The Canton of Fribourg school system provides one year of non-obligatory Kindergarten, followed by six years of Primary school. This is followed by three years of obligatory lower Secondary school where the students are separated according to ability and aptitude. Following the lower Secondary students may attend a three or four year optional upper Secondary school. The upper Secondary school is divided into gymnasium (university preparatory) and vocational programs. After they finish the upper Secondary program, students may choose to attend a Tertiary school or continue their apprenticeship.

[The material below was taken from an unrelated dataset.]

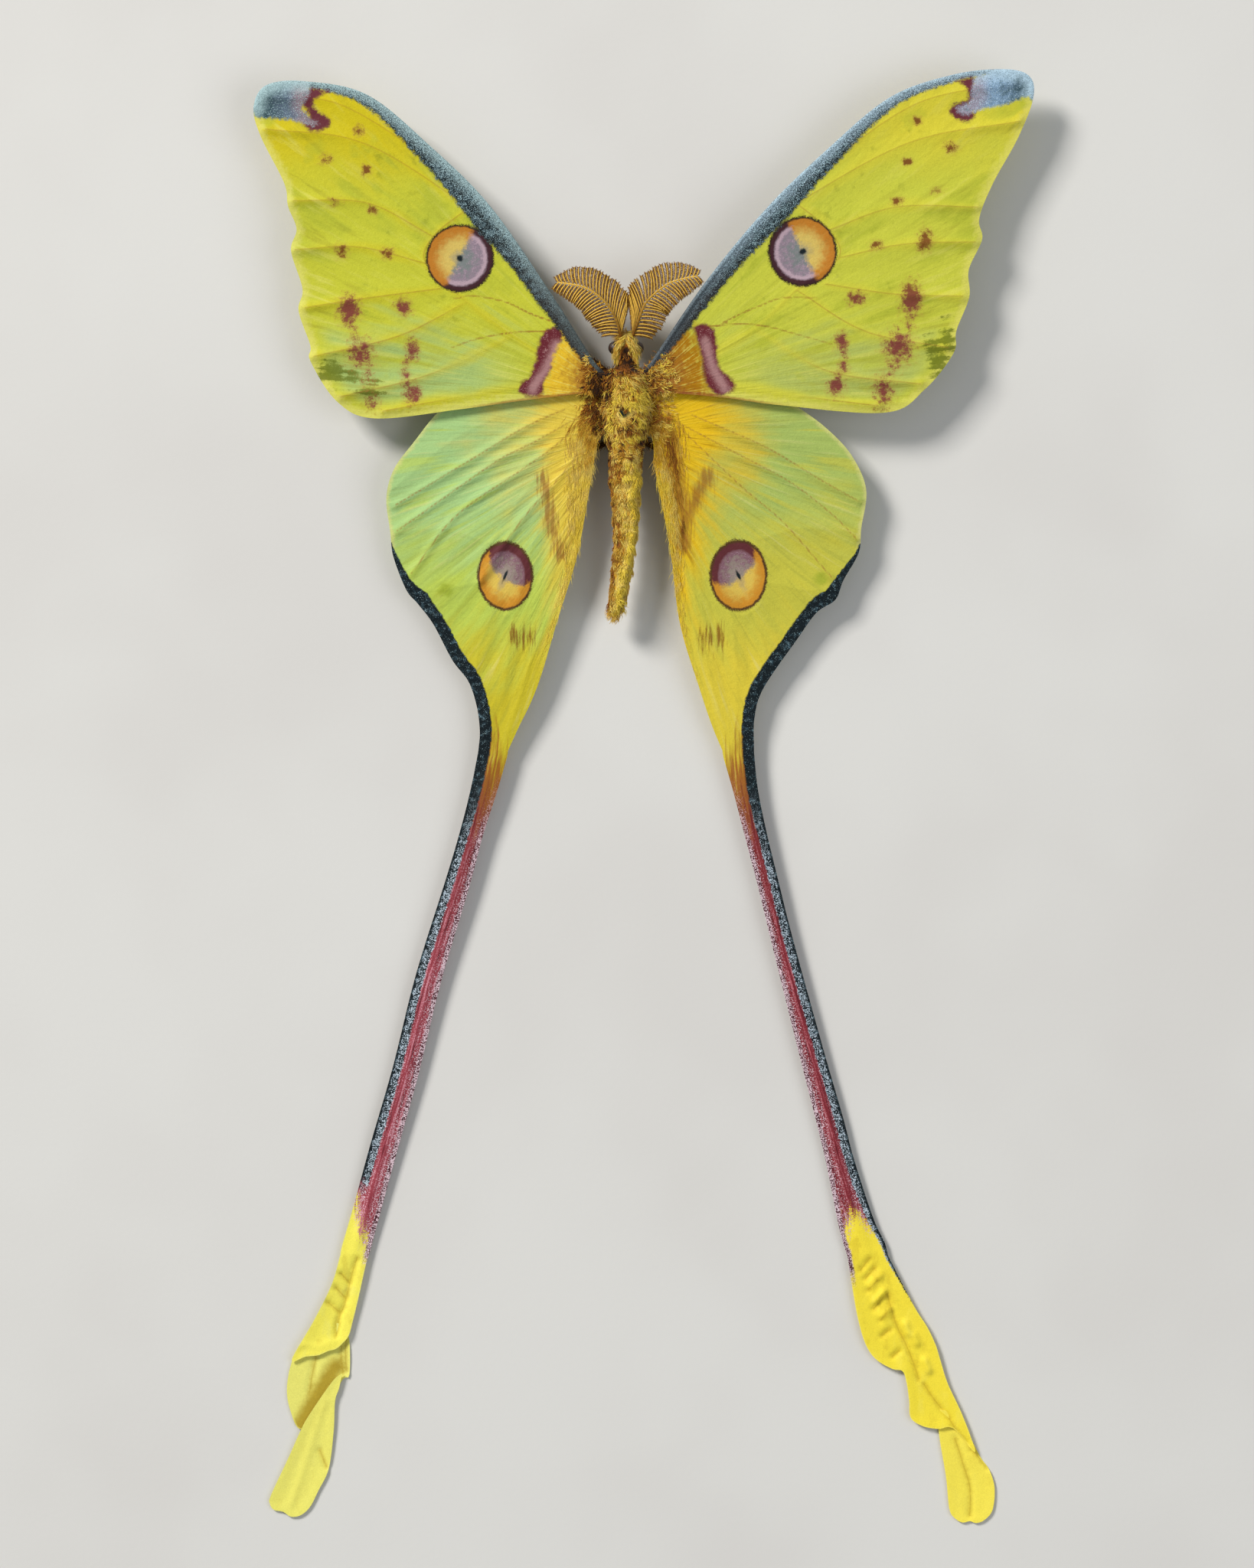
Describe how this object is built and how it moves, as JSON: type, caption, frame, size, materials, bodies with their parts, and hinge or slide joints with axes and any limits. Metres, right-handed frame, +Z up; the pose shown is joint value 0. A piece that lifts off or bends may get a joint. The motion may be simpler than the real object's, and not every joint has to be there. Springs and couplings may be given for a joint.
{
  "type": "comet moth",
  "caption": "Dried, spread comet moth at life size: scalloped forewings, round hindwings with long tails that end in twisted lobes, feathery antennae and a woolly body, standing on its legs.",
  "frame": {"origin": "middle of the moth's outline, on the floor it stands on", "axes": "+Y from the tail ends to the head, +Z up from the floor through the back, +X to the moth's right"},
  "size_m": [0.1579, 0.2953, 0.0131],
  "materials": {
    "wool": "woolly hair, cream to orange-brown",
    "antenna": "dry, matt",
    "eye": "smooth, glossy",
    "forewing": "thin scaled membrane, matt yellow",
    "hindwing": "thin scaled membrane, matt yellow-green",
    "tail_stem": "thin scaled membrane, matt dark red",
    "tail_end": "thin scaled membrane, matt yellow",
    "leg": "dry, hairy, brown"
  },
  "bodies": {
    "root": {"abdomen": "wool", "antenna_left": "antenna", "antenna_right": "antenna", "eye_left": "eye", "eye_right": "eye", "forewing_left": "forewing", "forewing_right": "forewing", "head": "wool", "hindwing_left": "hindwing", "hindwing_right": "hindwing", "leg_fore_left": "leg", "leg_fore_right": "leg", "leg_hind_left": "leg", "leg_hind_right": "leg", "leg_mid_left": "leg", "leg_mid_right": "leg", "tail_left": "tail_stem", "tail_right": "tail_stem", "tail_tip_left": "tail_end", "tail_tip_right": "tail_end", "thorax": "wool"}
  },
  "joints": []
}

During the 2010-11 school year, there were a total of 245 students attending 13 classes in Neyruz. A total of 505 students from the municipality attended any school, either in the municipality or outside of it. There were 3 kindergarten classes with a total of 48 students in the municipality. The municipality had 10 primary classes and 197 students. During the same year, there were no lower secondary classes in the municipality, but 102 students attended lower secondary school in a neighboring municipality. There were no upper Secondary classes or vocational classes, but there were 85 upper Secondary students and 55 upper Secondary vocational students who attended classes in another municipality. The municipality had no non-university Tertiary classes, but there were 6 non-university Tertiary students and 11 specialized Tertiary students who attended classes in another municipality.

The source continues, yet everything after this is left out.